The distinction between <- (create) and <-- (update) mirrors Jay's variable assignment: <- declares, <-- reassigns. For schemes, this lets handlers distinguish between creating a new resource and modifying an existing one. The env scheme, for example, will silently ignore an update to a variable that doesn't exist.
Path Interpolation
Scheme paths support the same {} interpolation as strings:
key <- "HOME"
write: env://{key}
table <- "users"
id <- 42
// could use a hypothetical database scheme:
// row <- db://{table}/{id}
This lets you construct resource paths dynamically while keeping the scheme syntax readable.
Built-in Schemes
env — Environment Variables
The env scheme reads and writes process environment variables. It is always available.
// Read an environment variable
home <- env://HOME
write: home
// Set a new environment variable
env://MY_APP_MODE <- "production"
write: env://MY_APP_MODE
// Update an existing one
env://MY_APP_MODE <-- "development"
// Reading a variable that doesn't exist returns nil
write: env://DOES_NOT_EXIST // nil
file — File System
The file scheme reads and writes files as text. It is available when running on Node.js.
// Write a file
file:///tmp/hello.txt <- "Hello, world!"
// Read it back
write: file:///tmp/hello.txt // Hello, world!
// Update only works if the file already exists
file:///tmp/hello.txt <-- "Updated content"
// Reading a nonexistent file returns nil
write: file:///tmp/nope.txt // nil
http / https — Web Resources
The http and https schemes fetch resources from the web using HTTP. Because network requests are asynchronous, you need await:
// Fetch a web page
html <- await https://example.com
write: html
// POST data to an endpoint
response <- await https://api.example.com/data <- "some payload"

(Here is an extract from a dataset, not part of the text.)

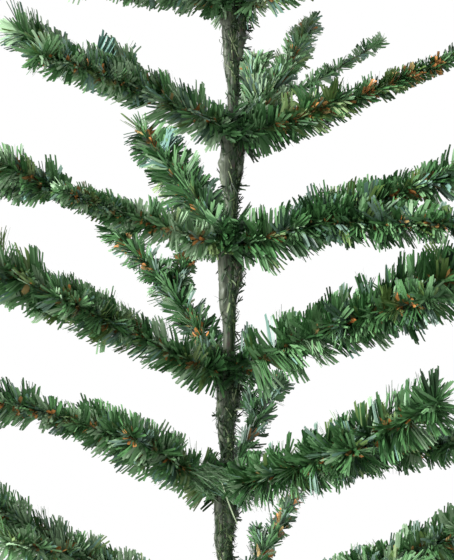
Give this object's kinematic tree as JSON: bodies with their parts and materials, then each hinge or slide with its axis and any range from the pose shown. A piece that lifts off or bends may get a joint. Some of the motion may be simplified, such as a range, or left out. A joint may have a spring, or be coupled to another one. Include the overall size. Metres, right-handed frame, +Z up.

Reading performs a GET request, creating (<-) performs a POST, and updating (<--) performs a PUT. If the request fails, nil is returned.
Custom Schemes
You can define your own schemes entirely in Jay using register-scheme:handler:. A scheme handler is any object that responds to read:, create:value:, and update:value::
// A simple key-value store scheme
store <- [
_keys <- #[]
_vals <- #[]
read: key {
from: 0 to: _keys count - 1 do: {|i|
if: (_keys at: i) = key then: { return _vals at: i }
}
nil
}
create: key value: value {
_keys add: key
_vals add: value
value
}
update: key value: value {
from: 0 to: _keys count - 1 do: {|i|
if: (_keys at: i) = key then: {
_vals at: i put: value
return value
}
}
nil
}
]
register-scheme: "memo" handler: store
Now you can use memo:// just like any built-in scheme:
memo://greeting <- "hello"
memo://name <- "world"
write: memo://greeting // hello
write: memo://name // world
memo://greeting <-- "hi"
write: memo://greeting // hi
// Interpolation works too
key <- "name"
write: memo://{key} // world
Use Cases
Because scheme handlers are just objects, they can wrap anything:
- Configuration stores: read from and write to application config
- Caches: a scheme that checks a cache before hitting a slower resource
- Logging: a write-only scheme that records operations
- Databases: map paths to queries or key lookups
- Hardware: as Weiher demonstrated, even GPIO pins can be controlled through schemes —
gpio://17 <- 1
The power of the approach is that all these different resources share the same syntax. Code that reads scheme://path doesn't need to know or care what kind of resource is behind the scheme. You can swap implementations, add caching layers, or redirect to entirely different backends without changing the code that uses them.
How It Works
Under the hood, a scheme expression like env://HOME compiles to:
$Schemes["env"].read("HOME")
And an assignment like env://KEY <- "value" compiles to:
$Schemes["env"].create("KEY", "value")
Interpolated paths compile as string concatenation, just like interpolated strings. So env://{key} becomes:
$Schemes["env"].read((key)["to-string"]())
Scheme handlers registered from Jay via register-scheme:handler: are wrapped to bridge between the JavaScript runtime and Jay's message-passing interface.